YOUR TASK >> Starting at the top of the entries, restate word for word each line up to and including the one with "top-hung awning door.".

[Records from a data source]
>> Start

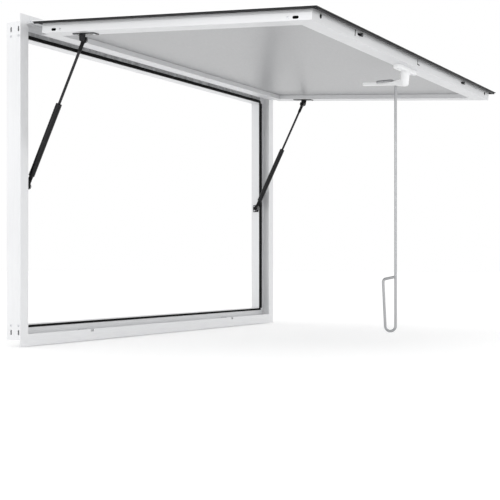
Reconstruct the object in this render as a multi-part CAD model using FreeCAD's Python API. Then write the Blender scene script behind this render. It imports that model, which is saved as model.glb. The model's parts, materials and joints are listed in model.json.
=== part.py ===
"""Serving window for a food truck: an aluminium frame with a top-hung awning door.

Millimetres. X runs along the window, +Y into the vehicle, +Z up. The frame is drawn from its own
lower edge and front face, and every sub-part is then moved so that the origin lies on the back face
of the sill flange, at mid length. The door, its latch and the upper strut ends are drawn in door
coordinates: X as the window, u away from the hinge axis and v from the outer skin inward. They are
then turned to the open pose, which is the pose that the files hold.
"""
import FreeCAD, Part
import math
import os

V = FreeCAD.Vector

# Driving dimensions
WIDTH = 1536.0  # over the flanges
HEIGHT = 948.0  # over the flanges
FLANGE_LAP = 17.5  # how far a flange stands out past the box
DEPTH = 67.0  # flange front to the frame's back
OPEN_TILT = 4.5  # degrees that the open door slopes down

# Frame extrusion, measured inward from the flange's outer edge
FLANGE_T = 2.0
FLANGE_W = 35.0
WALL = 2.0
REBATE = 26.0  # rebate wall behind the flange lip
THROAT = 60.0  # inner face of the opening
STOP = 33.0  # depth of the face that carries the seal
EDGE_R = 0.8
KEEPER_SCREW_Z = REBATE + 5

# Door, in door coordinates
HINGE_Y, HINGE_Z = -6.1, 930.0
DOOR_HALF = WIDTH / 2 - 38.9
HINGE_END, OUTER_END = 20.0, 892.5
SKIN_V, SKIN_T = 3.1, 1.2
RAIL_TOP = SKIN_V + SKIN_T
RAIL_FACE = 34.1
RAIL_W = 54.0
RAIL_WALL = 1.8
PANEL_V, PANEL_T = 18.0, 1.5  # inner panel's seen face and thickness
LIP = 20.0  # how far the skin stands out past the rails
TRIM_T, TRIM_W = 1.5, 18.5
NOTCH_X, NOTCH_U = 28.0, 44.0  # door's hinge-side corners: depth along X, and how far from the axis

# Continuous hinge
PIN_R, KNUCKLE_R, KNUCKLES = 2.5, 4.3, 31
LEAF_T = 1.5

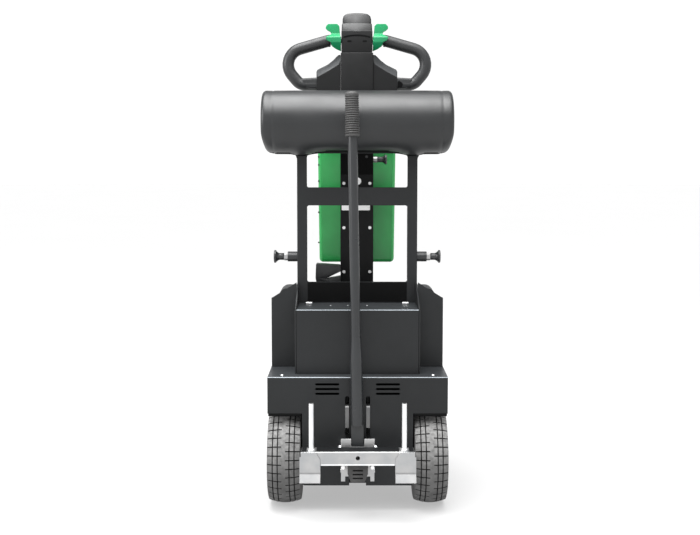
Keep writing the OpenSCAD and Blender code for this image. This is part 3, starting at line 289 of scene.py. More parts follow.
charcoal = powder_coat("charcoal_powder_coat", 0.0098, 0.34)
# A pale coat painted on chosen folds as a highlight.
fold_highlight_coat = powder_coat("painted_fold_highlight_coat", 0.34, 0.5, 0.34)
# A lighter coat for flat top faces, painted light from above.
lit_top_coat = powder_coat("painted_lit_top_coat", 0.027, 0.44, 0.34)
sleeve_coat = powder_coat("sleeve_coat", 0.013, 0.55, 0.30)
mast_coat = powder_coat("mast_black_coat", 0.0006, 0.10)
plate_coat = powder_coat("mast_plate_coat", 0.0028, 0.20)
# Black rubber, also used for sheets and blocks of painted shade.
black_rubber_and_painted_shade = powder_coat("black_rubber_and_painted_shade", 0.0015, 0.10)
strip_rubber = powder_coat("strip_rubber", 0.006, 0.15, 0.6)
# Black for the back panel, also used for patches of painted shade.
panel_and_shade_black = powder_coat("black_panel_and_painted_shade_coat", 0.0012, 0.12)
lever_coat = powder_coat("lever_satin_coat", 0.016, 0.55, 0.26)
zinc = zinc_plate("zinc_plate", 0.45)
prong_zinc = zinc_plate("prong_zinc", 0.90)
bolt_steel = zinc_plate("bright_bolt_zinc", 0.88)
# Bright zinc for bolts, also painted on edges as a highlight.
highlight_and_bolt_zinc = zinc_plate("painted_highlight_and_bolt_zinc", 0.95)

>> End

RESPONSE FOR THIS EXERCISE >>
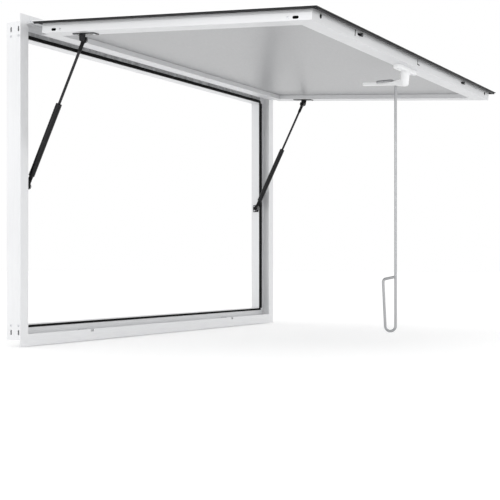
Reconstruct the object in this render as a multi-part CAD model using FreeCAD's Python API. Then write the Blender scene script behind this render. It imports that model, which is saved as model.glb. The model's parts, materials and joints are listed in model.json.
=== part.py ===
"""Serving window for a food truck: an aluminium frame with a top-hung awning door.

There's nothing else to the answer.